SET PROBLEM
Repeat the listing below word for word, stopping after the line that contains "twist_pitch = 40.5; // [36:0.5:46]".

(Stored entries)
════

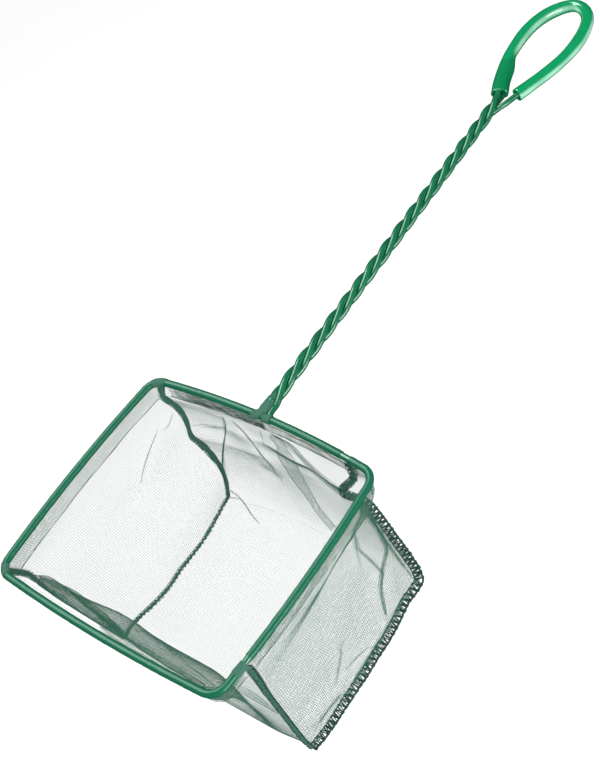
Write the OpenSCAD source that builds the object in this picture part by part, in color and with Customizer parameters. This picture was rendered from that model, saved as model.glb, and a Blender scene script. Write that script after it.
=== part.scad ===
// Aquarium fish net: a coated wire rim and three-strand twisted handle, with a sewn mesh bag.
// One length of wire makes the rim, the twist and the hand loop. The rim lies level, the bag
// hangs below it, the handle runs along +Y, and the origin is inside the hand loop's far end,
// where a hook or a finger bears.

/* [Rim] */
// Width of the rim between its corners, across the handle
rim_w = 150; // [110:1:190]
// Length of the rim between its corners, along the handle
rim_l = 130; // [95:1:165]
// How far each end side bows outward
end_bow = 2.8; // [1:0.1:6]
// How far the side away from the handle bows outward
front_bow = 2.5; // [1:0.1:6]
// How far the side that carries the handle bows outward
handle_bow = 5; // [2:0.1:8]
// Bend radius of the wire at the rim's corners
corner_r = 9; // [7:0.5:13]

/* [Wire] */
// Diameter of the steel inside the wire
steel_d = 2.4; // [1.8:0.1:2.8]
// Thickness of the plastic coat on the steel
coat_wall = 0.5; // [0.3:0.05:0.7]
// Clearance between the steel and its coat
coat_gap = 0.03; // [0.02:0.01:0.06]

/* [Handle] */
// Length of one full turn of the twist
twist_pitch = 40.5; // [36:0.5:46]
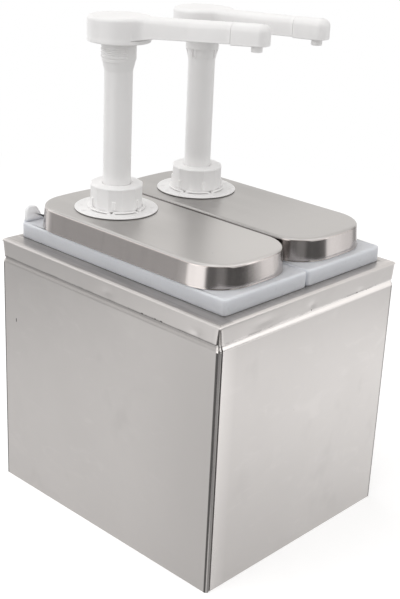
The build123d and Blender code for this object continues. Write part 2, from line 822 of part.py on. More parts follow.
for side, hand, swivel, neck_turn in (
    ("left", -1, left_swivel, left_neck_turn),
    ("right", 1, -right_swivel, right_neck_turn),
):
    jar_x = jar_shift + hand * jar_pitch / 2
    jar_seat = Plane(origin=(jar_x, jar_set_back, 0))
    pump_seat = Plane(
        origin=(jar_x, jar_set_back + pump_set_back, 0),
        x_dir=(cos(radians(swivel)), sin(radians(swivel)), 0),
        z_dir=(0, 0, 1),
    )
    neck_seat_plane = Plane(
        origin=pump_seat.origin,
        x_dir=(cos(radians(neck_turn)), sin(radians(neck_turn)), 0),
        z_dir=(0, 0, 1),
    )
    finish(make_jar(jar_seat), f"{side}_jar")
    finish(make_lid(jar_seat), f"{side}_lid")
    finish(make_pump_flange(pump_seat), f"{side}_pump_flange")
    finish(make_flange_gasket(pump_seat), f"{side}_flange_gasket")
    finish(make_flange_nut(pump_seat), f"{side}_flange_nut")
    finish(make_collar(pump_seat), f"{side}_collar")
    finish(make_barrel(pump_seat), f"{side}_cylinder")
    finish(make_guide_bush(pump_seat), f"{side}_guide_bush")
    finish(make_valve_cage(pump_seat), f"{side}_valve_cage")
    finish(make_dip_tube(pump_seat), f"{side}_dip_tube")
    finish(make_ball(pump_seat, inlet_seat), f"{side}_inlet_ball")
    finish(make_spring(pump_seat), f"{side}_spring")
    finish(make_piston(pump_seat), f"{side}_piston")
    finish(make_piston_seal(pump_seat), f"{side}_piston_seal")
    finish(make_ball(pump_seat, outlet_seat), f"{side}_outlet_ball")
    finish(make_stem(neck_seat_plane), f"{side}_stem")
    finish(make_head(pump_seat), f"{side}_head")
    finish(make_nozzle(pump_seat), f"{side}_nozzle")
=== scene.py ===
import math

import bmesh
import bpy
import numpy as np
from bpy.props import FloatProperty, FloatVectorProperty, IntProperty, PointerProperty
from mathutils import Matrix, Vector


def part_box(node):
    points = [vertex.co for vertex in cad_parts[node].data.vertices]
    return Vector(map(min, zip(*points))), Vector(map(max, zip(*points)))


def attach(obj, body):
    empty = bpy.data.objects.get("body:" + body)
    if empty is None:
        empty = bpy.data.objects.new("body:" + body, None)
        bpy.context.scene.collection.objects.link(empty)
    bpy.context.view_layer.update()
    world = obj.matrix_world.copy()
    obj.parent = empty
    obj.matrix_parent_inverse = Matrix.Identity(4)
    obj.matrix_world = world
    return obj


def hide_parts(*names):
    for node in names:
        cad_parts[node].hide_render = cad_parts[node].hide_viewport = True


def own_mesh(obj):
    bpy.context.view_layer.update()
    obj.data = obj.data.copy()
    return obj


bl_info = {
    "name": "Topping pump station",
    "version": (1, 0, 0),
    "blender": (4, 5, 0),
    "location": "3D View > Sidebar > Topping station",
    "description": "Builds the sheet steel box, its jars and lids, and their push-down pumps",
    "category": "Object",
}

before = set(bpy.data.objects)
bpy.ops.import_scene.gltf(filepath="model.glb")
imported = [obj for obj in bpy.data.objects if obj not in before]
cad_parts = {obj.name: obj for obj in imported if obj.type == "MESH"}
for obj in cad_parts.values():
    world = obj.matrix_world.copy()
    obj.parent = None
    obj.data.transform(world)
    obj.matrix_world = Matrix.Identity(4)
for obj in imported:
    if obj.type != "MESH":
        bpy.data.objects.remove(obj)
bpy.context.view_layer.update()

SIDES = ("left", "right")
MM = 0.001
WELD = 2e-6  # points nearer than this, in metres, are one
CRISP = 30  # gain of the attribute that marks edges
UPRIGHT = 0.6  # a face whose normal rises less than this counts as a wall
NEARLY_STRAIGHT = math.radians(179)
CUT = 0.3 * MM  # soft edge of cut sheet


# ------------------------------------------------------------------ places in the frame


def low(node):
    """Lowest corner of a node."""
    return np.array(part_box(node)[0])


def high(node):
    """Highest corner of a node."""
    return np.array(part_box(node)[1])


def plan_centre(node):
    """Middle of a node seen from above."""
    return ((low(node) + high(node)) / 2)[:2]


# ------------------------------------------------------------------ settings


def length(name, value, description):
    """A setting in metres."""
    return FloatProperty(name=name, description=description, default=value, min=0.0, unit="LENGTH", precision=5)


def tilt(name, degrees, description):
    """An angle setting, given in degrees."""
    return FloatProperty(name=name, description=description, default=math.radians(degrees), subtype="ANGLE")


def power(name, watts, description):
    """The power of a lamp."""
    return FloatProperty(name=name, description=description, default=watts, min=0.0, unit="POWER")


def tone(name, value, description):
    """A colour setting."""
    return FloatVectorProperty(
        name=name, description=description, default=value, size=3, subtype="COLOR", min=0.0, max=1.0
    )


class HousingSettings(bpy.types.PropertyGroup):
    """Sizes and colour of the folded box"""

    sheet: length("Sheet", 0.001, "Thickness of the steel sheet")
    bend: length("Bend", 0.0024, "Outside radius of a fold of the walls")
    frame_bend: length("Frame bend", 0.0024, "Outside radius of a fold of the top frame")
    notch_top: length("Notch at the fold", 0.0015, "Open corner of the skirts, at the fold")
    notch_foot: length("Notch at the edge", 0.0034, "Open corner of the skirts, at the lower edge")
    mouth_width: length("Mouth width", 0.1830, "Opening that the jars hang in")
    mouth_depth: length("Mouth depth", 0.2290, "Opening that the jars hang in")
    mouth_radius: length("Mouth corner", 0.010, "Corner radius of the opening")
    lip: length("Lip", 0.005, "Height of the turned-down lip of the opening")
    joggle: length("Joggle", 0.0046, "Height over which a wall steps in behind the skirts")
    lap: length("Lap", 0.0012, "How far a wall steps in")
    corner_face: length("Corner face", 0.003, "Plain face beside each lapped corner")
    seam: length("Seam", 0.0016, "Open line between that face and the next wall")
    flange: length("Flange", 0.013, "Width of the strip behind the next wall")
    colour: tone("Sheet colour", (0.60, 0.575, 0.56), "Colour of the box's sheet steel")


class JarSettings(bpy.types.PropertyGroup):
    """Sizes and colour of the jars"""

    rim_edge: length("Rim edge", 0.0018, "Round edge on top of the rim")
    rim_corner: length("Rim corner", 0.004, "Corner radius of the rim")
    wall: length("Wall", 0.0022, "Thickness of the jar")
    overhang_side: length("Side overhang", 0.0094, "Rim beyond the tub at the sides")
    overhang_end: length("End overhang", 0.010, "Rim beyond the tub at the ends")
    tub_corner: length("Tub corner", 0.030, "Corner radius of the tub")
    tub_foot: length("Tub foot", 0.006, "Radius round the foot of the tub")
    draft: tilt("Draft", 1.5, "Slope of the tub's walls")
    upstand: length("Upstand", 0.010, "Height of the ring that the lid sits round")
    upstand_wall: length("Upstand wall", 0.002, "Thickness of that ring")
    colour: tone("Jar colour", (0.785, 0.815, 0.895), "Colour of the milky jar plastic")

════

REPLY
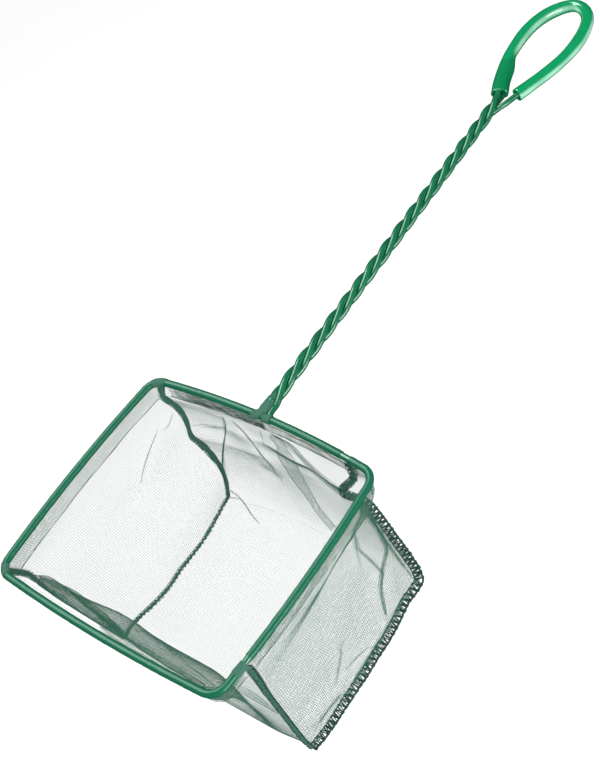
Write the OpenSCAD source that builds the object in this picture part by part, in color and with Customizer parameters. This picture was rendered from that model, saved as model.glb, and a Blender scene script. Write that script after it.
=== part.scad ===
// Aquarium fish net: a coated wire rim and three-strand twisted handle, with a sewn mesh bag.
// One length of wire makes the rim, the twist and the hand loop. The rim lies level, the bag
// hangs below it, the handle runs along +Y, and the origin is inside the hand loop's far end,
// where a hook or a finger bears.

/* [Rim] */
// Width of the rim between its corners, across the handle
rim_w = 150; // [110:1:190]
// Length of the rim between its corners, along the handle
rim_l = 130; // [95:1:165]
// How far each end side bows outward
end_bow = 2.8; // [1:0.1:6]
// How far the side away from the handle bows outward
front_bow = 2.5; // [1:0.1:6]
// How far the side that carries the handle bows outward
handle_bow = 5; // [2:0.1:8]
// Bend radius of the wire at the rim's corners
corner_r = 9; // [7:0.5:13]

/* [Wire] */
// Diameter of the steel inside the wire
steel_d = 2.4; // [1.8:0.1:2.8]
// Thickness of the plastic coat on the steel
coat_wall = 0.5; // [0.3:0.05:0.7]
// Clearance between the steel and its coat
coat_gap = 0.03; // [0.02:0.01:0.06]

/* [Handle] */
// Length of one full turn of the twist
twist_pitch = 40.5; // [36:0.5:46]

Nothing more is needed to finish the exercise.